_What is expected_
Extract the listing in its entirety, keeping each line identical to the original.

[JSON records of objects]

┌────────

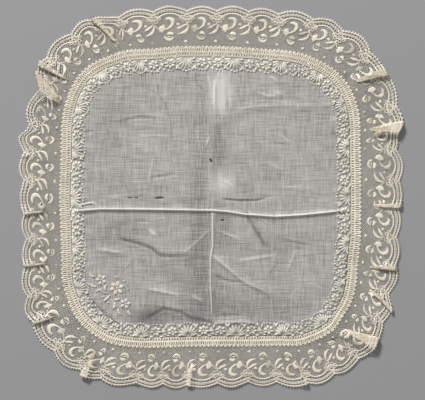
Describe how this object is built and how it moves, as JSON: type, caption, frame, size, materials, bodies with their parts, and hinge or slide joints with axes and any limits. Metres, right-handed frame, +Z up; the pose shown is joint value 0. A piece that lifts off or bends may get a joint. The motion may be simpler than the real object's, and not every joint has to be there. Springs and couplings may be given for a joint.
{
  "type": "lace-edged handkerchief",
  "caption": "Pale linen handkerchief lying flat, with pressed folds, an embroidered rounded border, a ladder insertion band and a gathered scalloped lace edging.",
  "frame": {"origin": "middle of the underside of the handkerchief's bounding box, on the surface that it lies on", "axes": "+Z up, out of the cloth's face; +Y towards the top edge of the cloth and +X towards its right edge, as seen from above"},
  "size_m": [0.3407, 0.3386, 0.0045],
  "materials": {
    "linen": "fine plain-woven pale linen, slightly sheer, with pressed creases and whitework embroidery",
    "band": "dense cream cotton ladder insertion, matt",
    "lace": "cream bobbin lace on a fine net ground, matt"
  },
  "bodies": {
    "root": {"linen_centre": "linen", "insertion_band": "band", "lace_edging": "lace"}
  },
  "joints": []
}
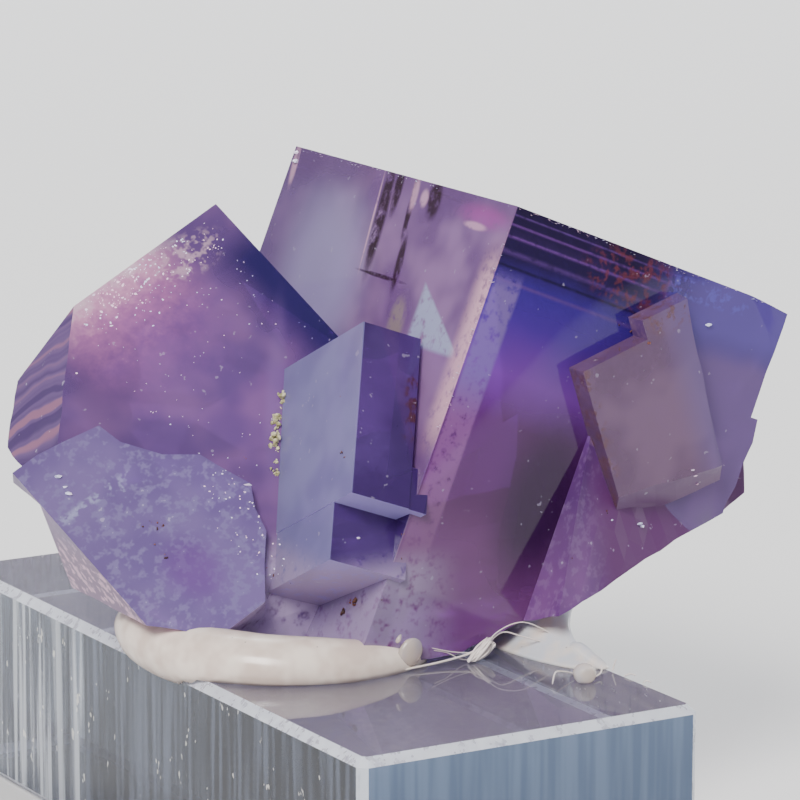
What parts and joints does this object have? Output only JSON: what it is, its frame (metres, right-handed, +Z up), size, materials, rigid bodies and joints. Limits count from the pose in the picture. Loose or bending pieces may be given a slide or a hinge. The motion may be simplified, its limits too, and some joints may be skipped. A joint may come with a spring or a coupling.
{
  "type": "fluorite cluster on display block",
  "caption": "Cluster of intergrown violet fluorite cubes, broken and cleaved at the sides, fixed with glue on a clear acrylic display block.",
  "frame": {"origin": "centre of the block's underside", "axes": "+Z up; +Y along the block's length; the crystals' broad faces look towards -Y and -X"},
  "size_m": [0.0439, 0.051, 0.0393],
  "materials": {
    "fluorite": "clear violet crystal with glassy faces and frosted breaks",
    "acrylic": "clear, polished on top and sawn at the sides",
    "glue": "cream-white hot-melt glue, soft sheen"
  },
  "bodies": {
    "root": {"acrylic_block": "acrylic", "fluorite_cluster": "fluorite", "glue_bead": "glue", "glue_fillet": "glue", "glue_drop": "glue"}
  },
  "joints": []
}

└────────

_Response to this task_
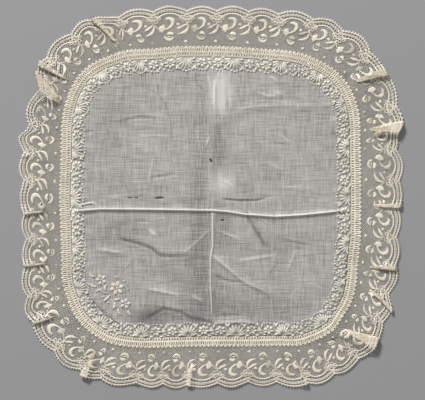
Describe how this object is built and how it moves, as JSON: type, caption, frame, size, materials, bodies with their parts, and hinge or slide joints with axes and any limits. Metres, right-handed frame, +Z up; the pose shown is joint value 0. A piece that lifts off or bends may get a joint. The motion may be simpler than the real object's, and not every joint has to be there. Springs and couplings may be given for a joint.
{
  "type": "lace-edged handkerchief",
  "caption": "Pale linen handkerchief lying flat, with pressed folds, an embroidered rounded border, a ladder insertion band and a gathered scalloped lace edging.",
  "frame": {"origin": "middle of the underside of the handkerchief's bounding box, on the surface that it lies on", "axes": "+Z up, out of the cloth's face; +Y towards the top edge of the cloth and +X towards its right edge, as seen from above"},
  "size_m": [0.3407, 0.3386, 0.0045],
  "materials": {
    "linen": "fine plain-woven pale linen, slightly sheer, with pressed creases and whitework embroidery",
    "band": "dense cream cotton ladder insertion, matt",
    "lace": "cream bobbin lace on a fine net ground, matt"
  },
  "bodies": {
    "root": {"linen_centre": "linen", "insertion_band": "band", "lace_edging": "lace"}
  },
  "joints": []
}
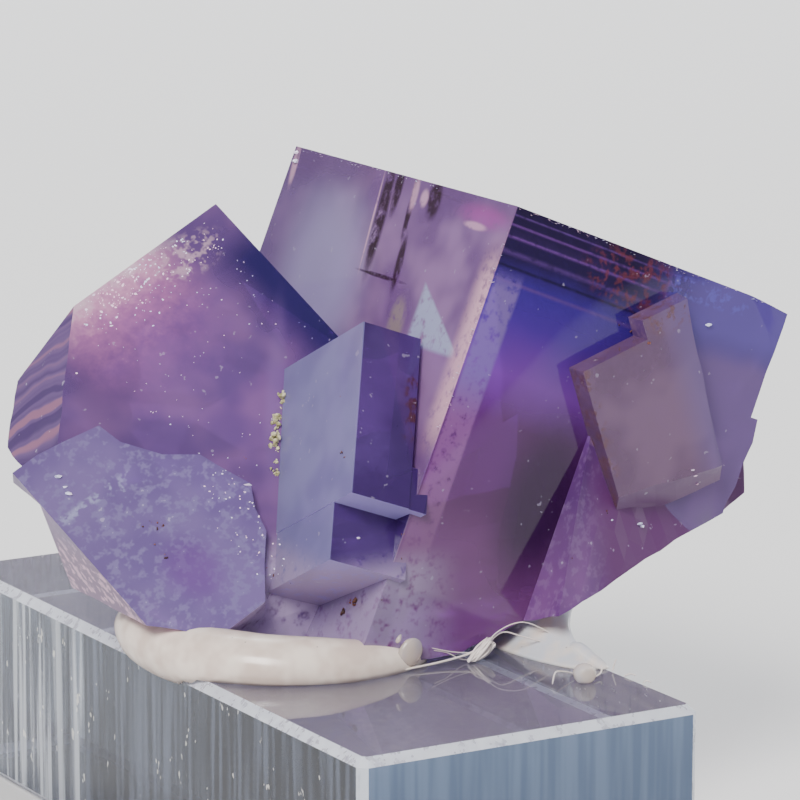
What parts and joints does this object have? Output only JSON: what it is, its frame (metres, right-handed, +Z up), size, materials, rigid bodies and joints. Limits count from the pose in the picture. Loose or bending pieces may be given a slide or a hinge. The motion may be simplified, its limits too, and some joints may be skipped. A joint may come with a spring or a coupling.
{
  "type": "fluorite cluster on display block",
  "caption": "Cluster of intergrown violet fluorite cubes, broken and cleaved at the sides, fixed with glue on a clear acrylic display block.",
  "frame": {"origin": "centre of the block's underside", "axes": "+Z up; +Y along the block's length; the crystals' broad faces look towards -Y and -X"},
  "size_m": [0.0439, 0.051, 0.0393],
  "materials": {
    "fluorite": "clear violet crystal with glassy faces and frosted breaks",
    "acrylic": "clear, polished on top and sawn at the sides",
    "glue": "cream-white hot-melt glue, soft sheen"
  },
  "bodies": {
    "root": {"acrylic_block": "acrylic", "fluorite_cluster": "fluorite", "glue_bead": "glue", "glue_fillet": "glue", "glue_drop": "glue"}
  },
  "joints": []
}